004. Networking advice for people who hate networking (but need a job)
A timely discussion for this wild job market – advice that many people need to hear.
I’ve been writing about job search advice for a long time – all the way back to college, when I ran a career advice column for the campus newspaper. The world of “job search advice” is fairly noisy, especially the “How to break into tech” industrial complex. So, today’s topic is advice that I haven’t seen it written down anywhere, that I wish someone told *me* earlier.
Spoiler: As an experienced professional, your job search should be focused on leveraging your network, instead of spamming job applications, the way you probably learned to do in your early career.
The current job market is pretty rough for candidates – I keep seeing Linkedin posts along the lines of, “I’ve applied to 200+ jobs, I feel so discouraged.” While every individual is different, this volume-based approach is not likely to be the most effective. Instead, there’s an opportunity for a strategic mindset shift to get you to better goals faster. Let’s get into it.
“Networking? Nooooo I hate networking 😧”
First, I totally get it. It’s not something most are explicitly taught, and for many, “networking” brings up images of going to meetups and making awkward small talk. It can certainly be that. Unless you’re just starting out, random events are not the most effective use of your time – especially when it’s estimated that 40-60% of jobs never even consider applicants from job boards, and those jobs are instead filled by networks and referrals.
Networking is like an iceberg: Events and conferences are the tiny tip. Most of the ice is below the surface, in the DMs, Zooms, and lunches, not publicly visible. That’s where secrets of effective, network-based job searching live.
This might sound intimidating, as if there’s a realm of “networkers” of Stanford/Ivy League alums with a vast array of connections, each of whom somehow has an uncle in the high ranks of an investment bank or private equity firm. But don’t worry, I’m a public university grad 🙋🏻♀️ – and the real “network-based job search” doesn’t require a privileged background, it’s something pretty much anyone can do:
Look inwards. Reflect on your career and what you bring to the table
Make a list of past colleagues, and
Reach out and make it easy for them to help you.
It comes down to this: Instead of focusing on strangers, go talk to people you know! It sounds obvious, but surprisingly few people actually take this approach.
There are a seemingly infinite number of job boards. But there’s only one of you, and as cheesy as it sounds, your uniqueness is your competitive advantage. So an effective job search should start there.
Step 1: Look inwards. Reflect on your career and what you bring to the table
Before jumping to busywork and applying to random jobs, the key is to first, reflect honestly on your career, and think about your value as a professional, in business terms. Take yourself out on a nice cafe date and journal out the answers to the following:
What was the business value / impact of your last position? Why did they pay you?
How did you stand out from your peers?
Over your career, what positive feedback have you heard repeatedly?
What are you most proud of? Be very specific.

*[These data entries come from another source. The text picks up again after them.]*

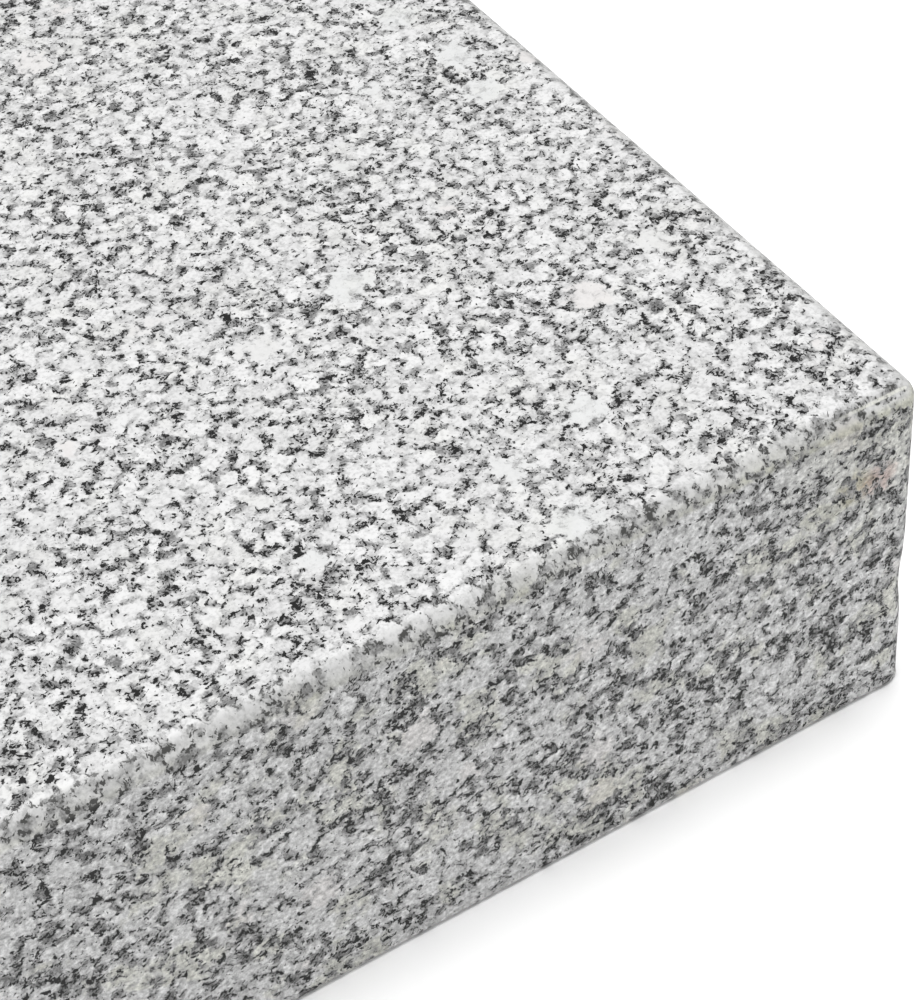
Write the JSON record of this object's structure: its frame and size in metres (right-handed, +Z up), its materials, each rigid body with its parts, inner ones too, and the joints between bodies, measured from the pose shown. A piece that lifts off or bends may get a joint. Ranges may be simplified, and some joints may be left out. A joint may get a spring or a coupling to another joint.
{
  "type": "granite slab",
  "caption": "Thick square slab of pale grey granite with a flat honed work face, sawn sides and rounded arrises, used as a firm base for tooling and stamping leather.",
  "frame": {"origin": "centre of the flat underside", "axes": "+Z up, out of the work face; +X and +Y along the slab's two equal sides"},
  "size_m": [0.305, 0.305, 0.051],
  "materials": {
    "granite": "honed top, fine-sawn sides and underside, pale grey with white, smoky grey and black grains"
  },
  "bodies": {
    "root": {"granite_slab": "granite"}
  },
  "joints": []
}
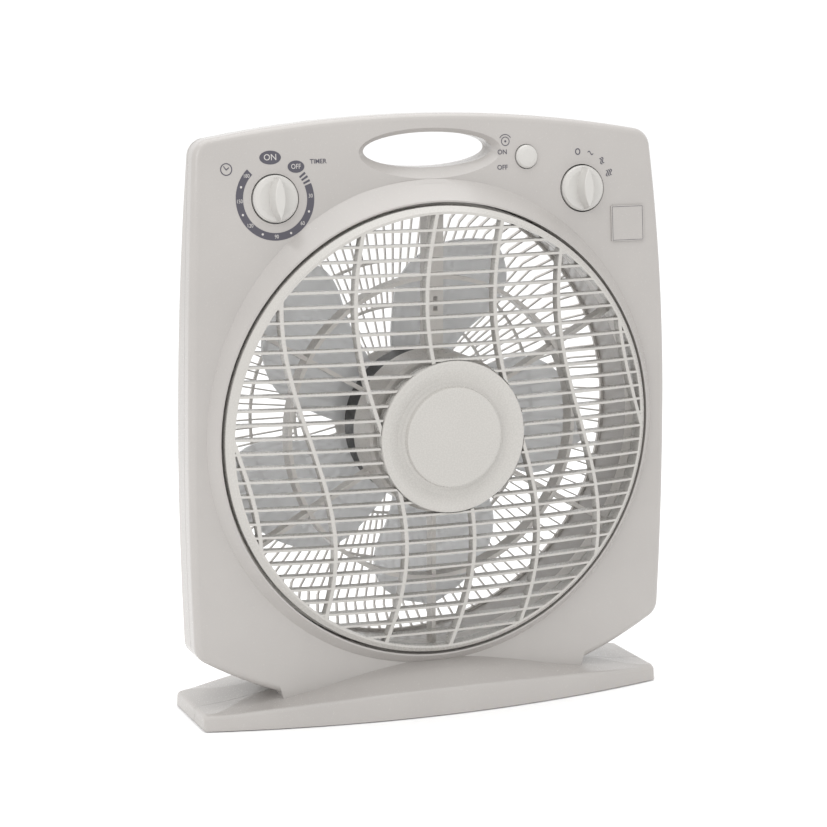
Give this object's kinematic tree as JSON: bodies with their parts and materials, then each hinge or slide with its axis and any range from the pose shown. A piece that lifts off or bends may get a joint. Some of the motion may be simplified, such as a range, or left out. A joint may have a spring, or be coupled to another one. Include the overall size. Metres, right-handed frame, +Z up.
{
  "type": "box fan",
  "caption": "Free-standing box fan with a rotating louvre grille, bladed impeller on a motor, timer knob, speed knob and louvre button.",
  "frame": {"origin": "on the floor, under the middle of the overall box, at the underside of the rubber feet", "axes": "+X to the right seen from the front, the front grille faces -Y, +Z up; the fan turns about a line along Y"},
  "size_m": [0.366, 0.138, 0.427],
  "materials": {
    "casing": "smooth semi-gloss moulding, warm light grey",
    "grille": "smooth semi-gloss moulding, warm off-white",
    "guard": "smooth moulding, warm light grey",
    "knob": "smooth gloss moulding",
    "badge": "satin plate without marking",
    "blade": "translucent cool grey, glossy",
    "nut": "smooth moulding",
    "motor_shell": "black baked enamel",
    "steel": "turned bright steel",
    "laminations": "stacked sheet steel",
    "windings": "enamelled winding wire with lacing",
    "bearing": "sintered bronze",
    "dark_plastic": "matt black moulding",
    "white_plastic": "matt white moulding",
    "rubber": "matt",
    "screw": "zinc plated"
  },
  "bodies": {
    "casing": {"front_casing": "casing", "rear_casing": "casing", "inner_guard": "guard", "louvre_motor_cover": "guard", "rear_guard": "guard", "louvre_motor": "motor_shell", "motor_front_shield": "motor_shell", "motor_rear_shield": "motor_shell", "front_bearing": "bearing", "rear_bearing": "bearing", "stator_core": "laminations", "stator_windings": "windings", "timer_switch": "white_plastic", "speed_switch": "dark_plastic", "louvre_switch": "dark_plastic", "name_badge": "badge", "run_capacitor": "dark_plastic", "capacitor_clip": "steel", "terminal_block": "white_plastic", "cord_gland": "dark_plastic", "rubber_feet": "rubber", "casing_screws": "screw", "inner_guard_screws": "screw", "rear_guard_screws": "screw", "motor_screws": "screw"},
    "impeller": {"fan_impeller": "blade", "impeller_nut": "nut", "motor_shaft": "steel", "impeller_pin": "steel", "rotor_core": "laminations"},
    "louvre": {"louvre_grille": "grille", "louvre_cap": "grille", "louvre_shaft": "steel", "louvre_screw": "screw"},
    "timer": {"timer_knob": "knob", "timer_spindle": "steel"},
    "speed": {"speed_knob": "knob", "speed_spindle": "steel"},
    "button": {"louvre_button": "knob", "button_plunger": "dark_plastic"}
  },
  "joints": [
    {"name": "fan_spin", "type": "hinge", "parent": "casing", "child": "impeller", "pos_m": [0, 0, 0.2036], "axis": [0, 1, 0], "continuous": true},
    {"name": "louvre_spin", "type": "hinge", "parent": "casing", "child": "louvre", "pos_m": [0, 0, 0.2036], "axis": [0, 1, 0], "continuous": true},
    {"name": "timer_turn", "type": "hinge", "parent": "casing", "child": "timer", "pos_m": [-0.1167, -0.02625, 0.3713], "axis": [0, 0.9944, -0.1053], "range_deg": [0, 313]},
    {"name": "speed_turn", "type": "hinge", "parent": "casing", "child": "speed", "pos_m": [0.1167, -0.02625, 0.3713], "axis": [0, 0.9944, -0.1053], "range_deg": [0, 71]},
    {"name": "louvre_push", "type": "slide", "parent": "casing", "child": "button", "axis": [0, 0.9926, -0.1213], "range_m": [0, 0.003], "stiffness_N_per_m": 300}
  ]
}
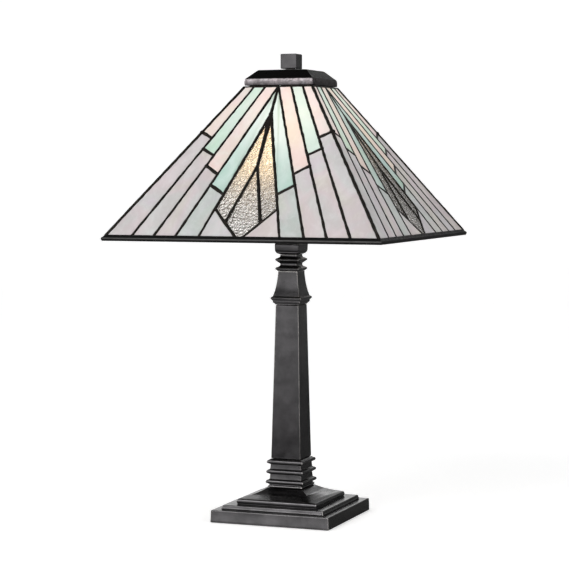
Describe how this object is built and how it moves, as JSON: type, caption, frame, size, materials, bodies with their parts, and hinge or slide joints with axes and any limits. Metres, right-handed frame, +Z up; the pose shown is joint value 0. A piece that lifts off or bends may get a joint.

Complete the sentence: My next company will be lucky to have me join because…
Look deeply for answers, then start looking for patterns. These are clues to unlocking a successful network-based job search. (Even if you only did this step, applying to jobs will be much more effective, having filtered down to jobs you'd be the strongest candidate for.)
Example: Emily is an engineer who’s been at a startup for 2 years, focused on the product search results page. Her biggest wins were in improving data indexing and user queries parsing. Her team sees her as a thoughtful coder who also understands user behavior and could translate it for others.
Turning this into a selling point for potential employers: Emily is a deeply technical infrastructure engineer, who can easily flip to thinking about people in a product mindset – a rare combo! (And an opportunity to think about what kind of companies would *most* value this, e.g. early-stage startups.)
Step 2: Make a list of past colleagues
Now that you’ve successfully looked inward, I give you permission to look outward, finally 😌
This is also a pretty simple step! Your goal is to come up with a list of people you had a positive working experience with. You don’t need to have worked super closely with them, or have been Work BFFs – more casual connections will work just as well. Do a first pass by recall first, then open up good ol’ Linkedin to jog your memory of colleagues and acquaintances from further back.
Example: For Emily, immediately coming to mind are the 3 engineers on her team who have since left the startup, and the Product Manager too. And thinking more broadly, she realizes the list gets longer – the CSM she worked on a gnarly support case with, a couple of the sales reps who she became friendly with after she helped close a deal by adding some custom features, and oh, there was that classmate she did that graphics project with back in college… the list goes on.
(Note: This stage is not about listing as many names as possible – You can start with 3 people!)
Step 3: Reach out and make it easy for them to help you.
Got your career reflections? Got your list? Both are now part of your career capital toolbox, and it’s time to start talking to people!
This can be the most intimidating step – you might be tempted to turn right back and try your luck at “spray and pray” again – but focus on starting small. Try and see what happens with the first batch of messages. You might be surprised by the others’ eagerness to help, or opportunities that you wouldn’t have ever heard about otherwise.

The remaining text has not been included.